Думать о еде не хотелось. Думать ни о чем не хотелось. В голове, в унисон сердцу, билось осознание — она не отказала мне и готова пойти со мной, куда угодно. Выходит, простила, либо просто не держит зла. Она не забыла меня — нас.
Прислонившись плечом к стене, скрестил руки на груди и принялся наблюдать за ней. Резкие движения и излишняя суета выдавали спешку и волнение. Боится, что уйду без нее. А какие еще могут быть причины?
— Вот эта миска тоже Раильи, — снимая посуду с полки, проговаривала она. — Но, наверное, я могу отнести ей все вещи. Она честная и ей доверяют, смогут у нее все разобрать. И рагу…
Повернулась к столу, на котором стояли полная тарелка и казанок.
— Не должно было испортиться, — пробормотала. Понюхала, ковырнула ложечкой, попробовала и спросила: — Мы можем зайти кое-куда?
— На самом деле времени полно, — успокоил я. — Куда тебе надо, туда и зайдем.
— Спасибо! — подскочила от радости и опять заметалась по кухне. — Там полный дом детей! Не думаю, что их отец способен даже себе что-то сготовить, а у меня целая кастрюля остается…
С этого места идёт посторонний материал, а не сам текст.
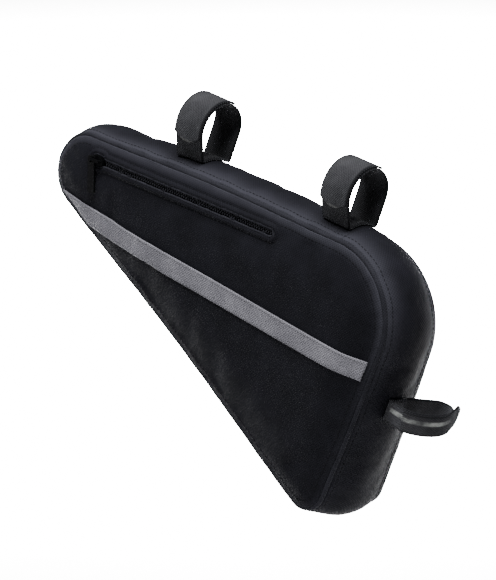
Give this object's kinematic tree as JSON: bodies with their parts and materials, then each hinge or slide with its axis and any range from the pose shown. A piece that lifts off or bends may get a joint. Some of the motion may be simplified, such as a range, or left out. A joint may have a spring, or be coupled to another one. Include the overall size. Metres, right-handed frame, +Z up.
{
  "type": "bicycle frame bag",
  "caption": "Triangular padded cloth bag with a side zip, piped seams and a reflective stripe, strapped into the corner of a bicycle frame.",
  "frame": {"origin": "on the top tube's centre line, in the middle of the front strap", "axes": "+X runs back towards the seat tube, +Y to the bicycle's right side, +Z up"},
  "size_m": [0.3418, 0.071, 0.2722],
  "materials": {
    "padded_cloth": "matt woven nylon",
    "piping_cloth": "tight woven binding",
    "tape_cloth": "matt woven tape",
    "coil_nylon": "satin nylon",
    "painted_zinc": "black paint, worn at the edges",
    "reflective_tape": "grey retroreflective weave",
    "webbing": "fuzzy hook-and-loop webbing"
  },
  "bodies": {
    "root": {"left_panel": "padded_cloth", "right_panel": "padded_cloth", "gusset": "padded_cloth", "left_piping": "piping_cloth", "right_piping": "piping_cloth", "zip_tape": "tape_cloth", "zip_coil": "coil_nylon", "zip_slider": "painted_zinc", "zip_pull": "painted_zinc", "reflective_stripe": "reflective_tape", "front_strap": "webbing", "rear_strap": "webbing", "seat_tube_strap": "webbing"}
  },
  "joints": []
}
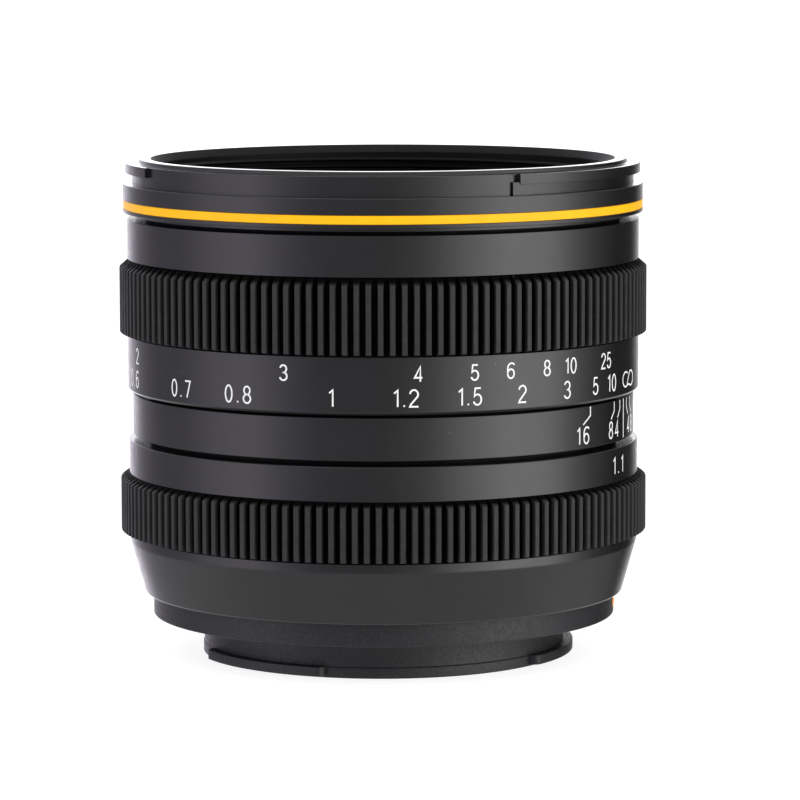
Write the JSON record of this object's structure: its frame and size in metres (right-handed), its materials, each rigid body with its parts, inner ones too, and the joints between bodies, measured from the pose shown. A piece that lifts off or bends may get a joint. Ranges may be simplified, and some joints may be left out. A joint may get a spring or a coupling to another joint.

Она болтала без умолку. Казалось, я должен был улыбаться, отражая радость души, но на улыбку порой не хватало сил. Я слушал ее голос. Старался вникнуть в жизнь ее соседей из пары брошенных о них фраз, узнавал о характере Феррари. Хмурился, когда Аня говорила, что должна лично попрощаться со старостой. В конце концов заметил, что она в который раз заглядывает то в вычищенный шкаф, то на полки, то пугливо рассматривает порог, на котором… стою я.
Догадка о ее пустых метаниях осенила, и я сделал вид будто разглядываю стены. Освободил проход, дошел до окна в сенях, выглянул на крыльцо… Аня промчалась у меня за спиной и юркнула в комнату.
Сердце забилось чаще.
Я старался больше не стеснять ее своей близостью и остался дожидаться во дворе. Без моего присутствия под одной крышей она собралась быстро. Я не мог понять умом, какое очередное чувство мешает нам приближаться друг к другу, но ощущал его влияние. Мне казалось, что теперь я могу распознавать их все, ведь мне дано было прожить две жизни, но я ошибался. Что-то удерживало нас на расстоянии. Что-то хрупкое, но сильное одновременно. Оно волновало, пугало. Его хотелось преодолеть и так же сильно сохранить. Возможно, это всего лишь очередная форма страха. Сколько же всего существует чувств? Без Ани я бы не узнал и половины.
К старосте шли под ее несмолкающую болтовню. Она рассказывала мне обо всем, что видела вокруг. О том, как и от чего повалился забор у какой-то семьи, чей дом мы проходили. О том, как размывает колею после редкого ливня. Много рассказывала о Феррари, пока та с опаской принюхивалась ко мне, бегая рядом. Часто Аню окликали местные, и та с широкой улыбкой отвечала им. С некоторыми мы ненадолго останавливались, и они слушали ее наставления по исцелению их недугов. Узнавая, что она собирается уйти из поселения, сильнее интересовались мною и не стеснялись расстраиваться.
По дороге она забежала и к старшей знахарке. Старая эльфийка встретила нас с недовольством на болезненном лице — тонкий нос припух и покраснел, глаза слезились, а голос был хриплым, как у васовергов. Близко к себе она нас не пустила, а вещи я оставил в беседке во дворе. Пока складывал их с осторожностью, с какой к ним отнеслась Аня, та уговорила знахарку обратиться к Айссии. И в тот миг, когда она разочаровалась тем, что духи не исцелили эльфийку, я испытал сильнейшее облегчение. Какой глупой была, такой и осталась… Если бы духи помогли знахарке, Аня никогда бы не простила себе прошедшую ночь. Она совсем себя не бережет.